- Directions
Please repeat all of the listing exactly.

%%

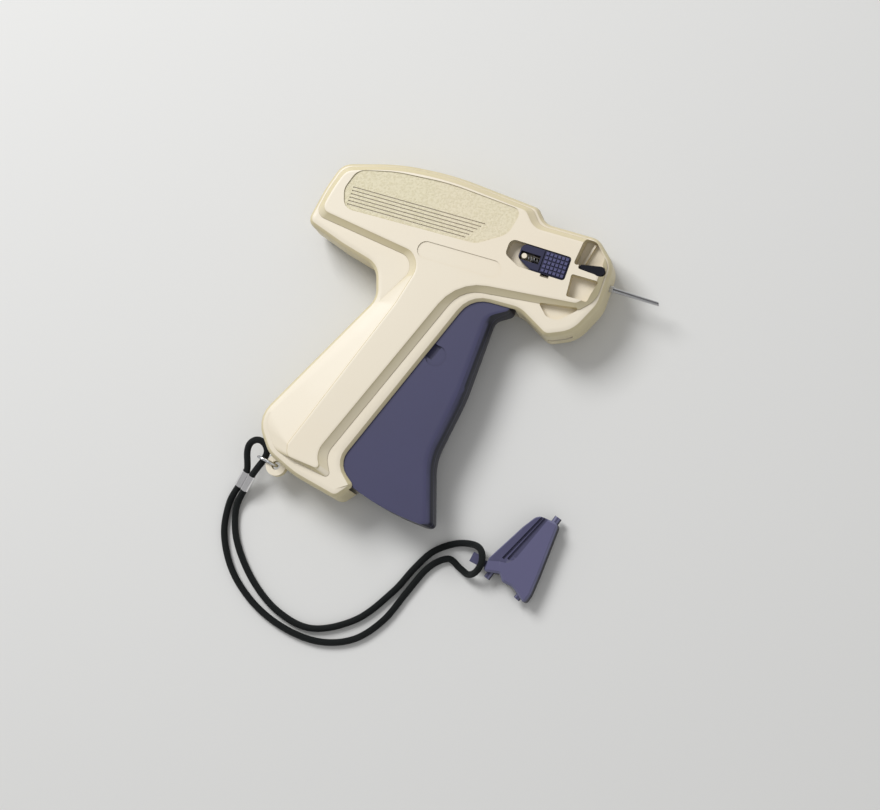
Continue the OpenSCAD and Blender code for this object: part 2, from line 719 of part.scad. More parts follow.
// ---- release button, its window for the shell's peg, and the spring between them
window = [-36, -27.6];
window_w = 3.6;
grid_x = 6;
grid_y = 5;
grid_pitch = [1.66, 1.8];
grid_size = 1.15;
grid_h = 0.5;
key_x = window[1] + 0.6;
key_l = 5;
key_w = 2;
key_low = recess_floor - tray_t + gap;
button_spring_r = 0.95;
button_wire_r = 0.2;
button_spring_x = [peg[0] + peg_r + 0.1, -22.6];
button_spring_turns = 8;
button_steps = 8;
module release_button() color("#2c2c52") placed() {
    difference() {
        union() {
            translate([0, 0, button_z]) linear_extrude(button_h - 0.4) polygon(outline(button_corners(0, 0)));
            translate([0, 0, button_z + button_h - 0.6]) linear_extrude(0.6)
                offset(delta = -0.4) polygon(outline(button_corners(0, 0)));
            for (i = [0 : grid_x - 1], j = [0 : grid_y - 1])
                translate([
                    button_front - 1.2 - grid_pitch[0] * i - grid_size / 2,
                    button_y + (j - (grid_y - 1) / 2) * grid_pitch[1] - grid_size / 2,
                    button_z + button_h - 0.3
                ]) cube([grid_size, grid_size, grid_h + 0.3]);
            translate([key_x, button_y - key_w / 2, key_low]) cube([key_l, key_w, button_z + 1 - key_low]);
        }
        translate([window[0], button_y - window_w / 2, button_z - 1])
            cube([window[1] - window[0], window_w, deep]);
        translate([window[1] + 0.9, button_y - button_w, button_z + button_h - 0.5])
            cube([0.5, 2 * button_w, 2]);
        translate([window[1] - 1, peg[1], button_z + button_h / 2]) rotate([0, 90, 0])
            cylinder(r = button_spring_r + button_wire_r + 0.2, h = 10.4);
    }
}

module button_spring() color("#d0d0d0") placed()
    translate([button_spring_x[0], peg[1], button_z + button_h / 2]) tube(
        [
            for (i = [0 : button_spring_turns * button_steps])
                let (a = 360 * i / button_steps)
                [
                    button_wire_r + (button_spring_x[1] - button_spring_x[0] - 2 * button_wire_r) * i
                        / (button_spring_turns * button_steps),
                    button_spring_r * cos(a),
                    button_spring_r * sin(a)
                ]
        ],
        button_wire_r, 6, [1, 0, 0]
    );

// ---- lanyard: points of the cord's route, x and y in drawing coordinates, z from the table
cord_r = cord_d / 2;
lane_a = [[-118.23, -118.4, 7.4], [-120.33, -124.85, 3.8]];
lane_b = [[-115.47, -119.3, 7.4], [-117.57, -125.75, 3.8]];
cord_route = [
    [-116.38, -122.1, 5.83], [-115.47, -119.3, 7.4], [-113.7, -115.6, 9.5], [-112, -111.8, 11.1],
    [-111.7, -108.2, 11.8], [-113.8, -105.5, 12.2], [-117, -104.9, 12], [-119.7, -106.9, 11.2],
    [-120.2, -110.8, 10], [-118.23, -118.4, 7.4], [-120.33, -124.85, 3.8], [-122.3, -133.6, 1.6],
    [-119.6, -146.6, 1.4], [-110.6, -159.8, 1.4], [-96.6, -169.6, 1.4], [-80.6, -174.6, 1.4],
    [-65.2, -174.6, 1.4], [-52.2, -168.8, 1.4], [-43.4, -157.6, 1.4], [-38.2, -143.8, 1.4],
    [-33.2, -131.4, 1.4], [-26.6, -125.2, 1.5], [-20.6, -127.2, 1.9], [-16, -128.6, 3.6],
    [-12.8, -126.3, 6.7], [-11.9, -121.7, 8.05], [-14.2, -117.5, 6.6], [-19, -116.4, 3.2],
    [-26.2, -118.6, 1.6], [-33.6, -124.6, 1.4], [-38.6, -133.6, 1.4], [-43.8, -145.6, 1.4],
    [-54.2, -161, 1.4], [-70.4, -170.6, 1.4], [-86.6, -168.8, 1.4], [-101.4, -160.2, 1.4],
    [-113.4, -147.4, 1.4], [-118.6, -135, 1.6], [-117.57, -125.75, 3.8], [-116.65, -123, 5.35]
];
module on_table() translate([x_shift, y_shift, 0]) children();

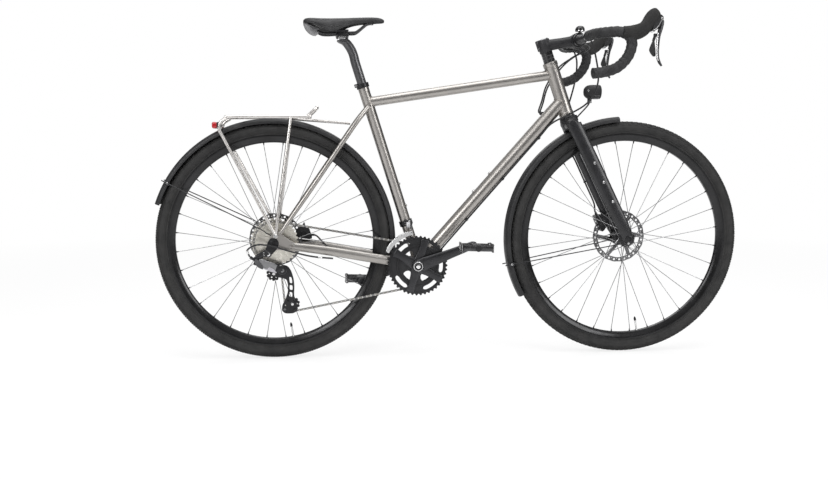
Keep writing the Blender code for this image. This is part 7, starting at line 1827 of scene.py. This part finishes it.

%%

- Exercise solution
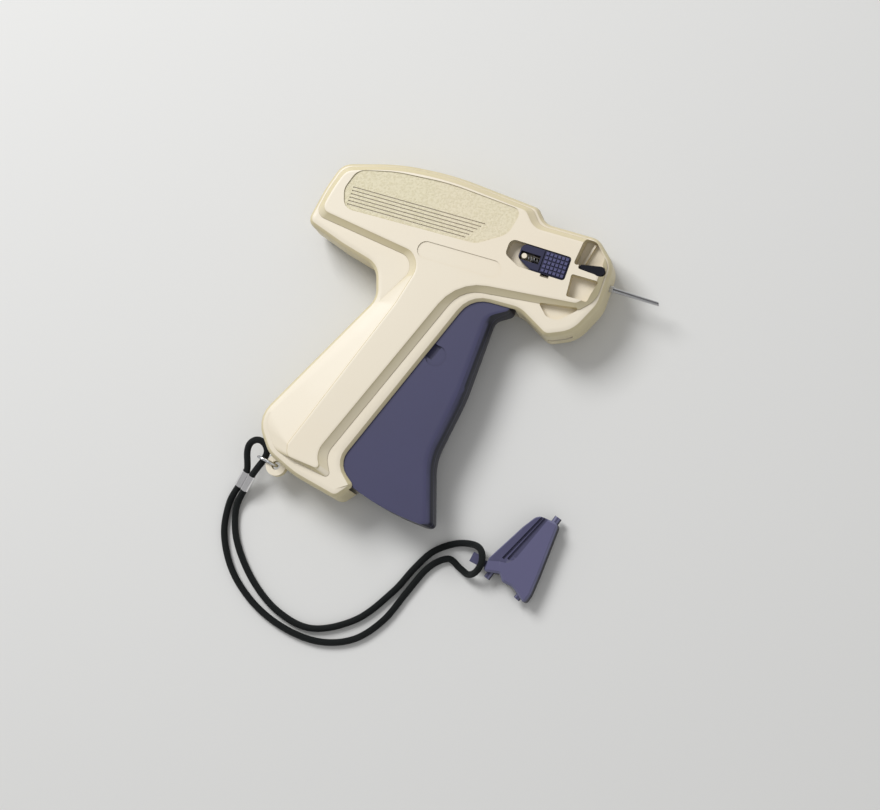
Continue the OpenSCAD and Blender code for this object: part 2, from line 719 of part.scad. More parts follow.
// ---- release button, its window for the shell's peg, and the spring between them
window = [-36, -27.6];
window_w = 3.6;
grid_x = 6;
grid_y = 5;
grid_pitch = [1.66, 1.8];
grid_size = 1.15;
grid_h = 0.5;
key_x = window[1] + 0.6;
key_l = 5;
key_w = 2;
key_low = recess_floor - tray_t + gap;
button_spring_r = 0.95;
button_wire_r = 0.2;
button_spring_x = [peg[0] + peg_r + 0.1, -22.6];
button_spring_turns = 8;
button_steps = 8;
module release_button() color("#2c2c52") placed() {
    difference() {
        union() {
            translate([0, 0, button_z]) linear_extrude(button_h - 0.4) polygon(outline(button_corners(0, 0)));
            translate([0, 0, button_z + button_h - 0.6]) linear_extrude(0.6)
                offset(delta = -0.4) polygon(outline(button_corners(0, 0)));
            for (i = [0 : grid_x - 1], j = [0 : grid_y - 1])
                translate([
                    button_front - 1.2 - grid_pitch[0] * i - grid_size / 2,
                    button_y + (j - (grid_y - 1) / 2) * grid_pitch[1] - grid_size / 2,
                    button_z + button_h - 0.3
                ]) cube([grid_size, grid_size, grid_h + 0.3]);
            translate([key_x, button_y - key_w / 2, key_low]) cube([key_l, key_w, button_z + 1 - key_low]);
        }
        translate([window[0], button_y - window_w / 2, button_z - 1])
            cube([window[1] - window[0], window_w, deep]);
        translate([window[1] + 0.9, button_y - button_w, button_z + button_h - 0.5])
            cube([0.5, 2 * button_w, 2]);
        translate([window[1] - 1, peg[1], button_z + button_h / 2]) rotate([0, 90, 0])
            cylinder(r = button_spring_r + button_wire_r + 0.2, h = 10.4);
    }
}

module button_spring() color("#d0d0d0") placed()
    translate([button_spring_x[0], peg[1], button_z + button_h / 2]) tube(
        [
            for (i = [0 : button_spring_turns * button_steps])
                let (a = 360 * i / button_steps)
                [
                    button_wire_r + (button_spring_x[1] - button_spring_x[0] - 2 * button_wire_r) * i
                        / (button_spring_turns * button_steps),
                    button_spring_r * cos(a),
                    button_spring_r * sin(a)
                ]
        ],
        button_wire_r, 6, [1, 0, 0]
    );

// ---- lanyard: points of the cord's route, x and y in drawing coordinates, z from the table
cord_r = cord_d / 2;
lane_a = [[-118.23, -118.4, 7.4], [-120.33, -124.85, 3.8]];
lane_b = [[-115.47, -119.3, 7.4], [-117.57, -125.75, 3.8]];
cord_route = [
    [-116.38, -122.1, 5.83], [-115.47, -119.3, 7.4], [-113.7, -115.6, 9.5], [-112, -111.8, 11.1],
    [-111.7, -108.2, 11.8], [-113.8, -105.5, 12.2], [-117, -104.9, 12], [-119.7, -106.9, 11.2],
    [-120.2, -110.8, 10], [-118.23, -118.4, 7.4], [-120.33, -124.85, 3.8], [-122.3, -133.6, 1.6],
    [-119.6, -146.6, 1.4], [-110.6, -159.8, 1.4], [-96.6, -169.6, 1.4], [-80.6, -174.6, 1.4],
    [-65.2, -174.6, 1.4], [-52.2, -168.8, 1.4], [-43.4, -157.6, 1.4], [-38.2, -143.8, 1.4],
    [-33.2, -131.4, 1.4], [-26.6, -125.2, 1.5], [-20.6, -127.2, 1.9], [-16, -128.6, 3.6],
    [-12.8, -126.3, 6.7], [-11.9, -121.7, 8.05], [-14.2, -117.5, 6.6], [-19, -116.4, 3.2],
    [-26.2, -118.6, 1.6], [-33.6, -124.6, 1.4], [-38.6, -133.6, 1.4], [-43.8, -145.6, 1.4],
    [-54.2, -161, 1.4], [-70.4, -170.6, 1.4], [-86.6, -168.8, 1.4], [-101.4, -160.2, 1.4],
    [-113.4, -147.4, 1.4], [-118.6, -135, 1.6], [-117.57, -125.75, 3.8], [-116.65, -123, 5.35]
];
module on_table() translate([x_shift, y_shift, 0]) children();

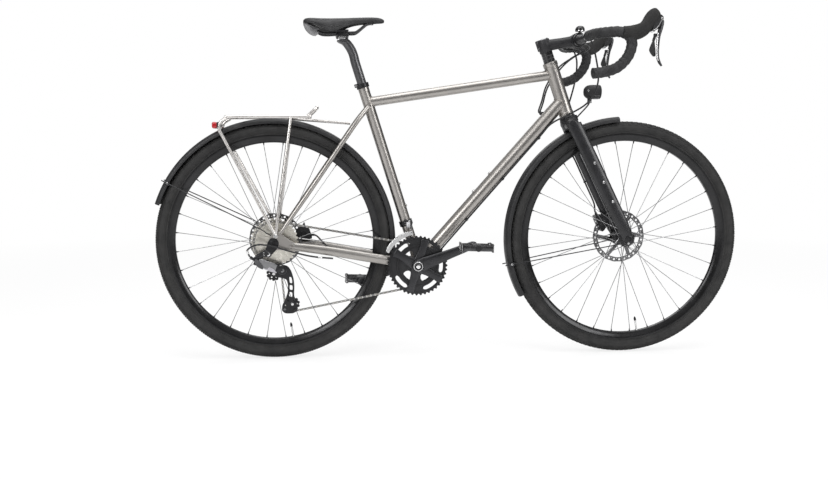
Keep writing the Blender code for this image. This is part 7, starting at line 1827 of scene.py. This part finishes it.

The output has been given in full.